Our Ancestors Quilted...And The Quilts Were In Their Wills

Is Quilting Part of Your DNA - Which Marker?

There was no surprise that a 5 Generation Morris Family Quilt was made. Quilting was a past-time.  It was time to sit around the table with other quilters, in the home, after church on a quiet summer evening. But what happened to the quilts?

I can't encourage genealogical researchers enough to read the will, not just an abstract, to get an hint of their ancestor's hobbies and loves. In generations to come, descendants of Geraldine Strader will know she was a quilter. AND...she put a precious value on her quilts as they were included in the will along with their appraised values.  

Mom Strader's quilts were published probably because she was a Kansas City, Kansas known hand quilter, and her specialty was applique quilts.  They are as beautiful as it sounds. She began quilting when her husband died in 1994. She was already fifty years old. In her lifetime, over the last 25 years of life, she produced over 10 applique quilts, and 12 hand quilts and some fun beautiful machine quilted quilts (her early ones).   
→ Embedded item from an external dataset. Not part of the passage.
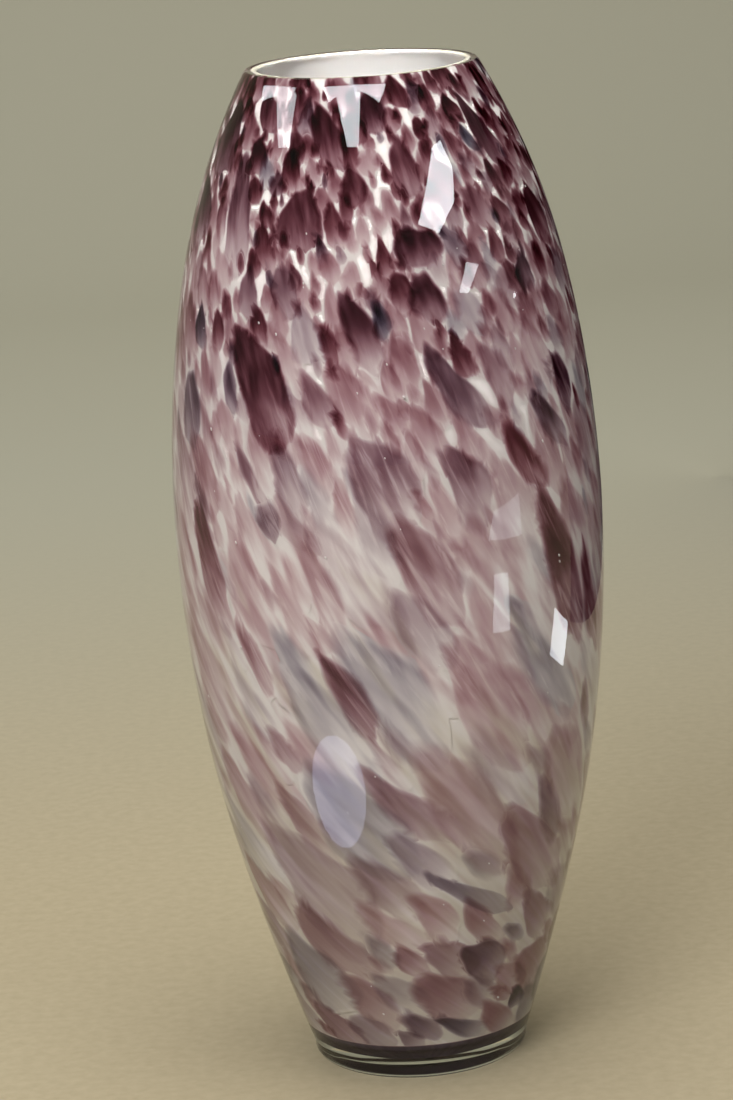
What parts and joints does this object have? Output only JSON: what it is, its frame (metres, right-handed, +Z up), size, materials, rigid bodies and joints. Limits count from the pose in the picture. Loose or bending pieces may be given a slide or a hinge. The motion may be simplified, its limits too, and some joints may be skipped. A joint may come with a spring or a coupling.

She took Hawaiian applique classes in Hawaii of course. Why not? Her vacations were scheduled around quilt classes.  She gathered fabric from Gambia while visiting her dear friends Doris and husband George Haley, the USA Ambassador to the Republic of The Gambia. That quilt is not shown here, but it is awesome and will be featured in the book.  

Reading of the Will

Addendum to Will - "Quilts are to Never to Leave the Family"

In our family the loudest of arguments was over the quilts. Who will distribute?  Which one is for me?  I want that one? And then of course there were loud voices in the background. "She promised me a quilt."  No she didn't. She ONLY gave them to FAMILY.  Luckily most were distributed before death: sister, 1st cousin, etc.  Some first cousins didn't get theirs finished, but the fabric was named. The three grandsons were designated to receive earlier ones: "choose from those left"  (see #10 above).  

#7 Sample Quilt - Learning Patterns

The three living children each received one with fond memories - one with a story, one that took her 18 months to complete because she was a beginner doing a king size quilt while learning the different patterns (i.e. pinwheel, log cabin, etc). And all of them have perfect beautiful hand quilting stitching. 

Where Will They Land?

Like all descendants, ancestors can't plan enough.  Where do these treasures land in 3-4 generations?  Do you have your grandmother's quilt? I blogged about my first one from Grandma Kathleen: Grandma's Hands in 2010. It was made out of her polyester dresses, sewn only as Grandma could do. But I carried it to college, and it's still with me 40 plus years later.  Why? Because it's from Grandma. We all got one, all seven of her grandchildren, and no one messes with Grandma's quilt!

Today is National Quilting Day. Tell us about your family quilts.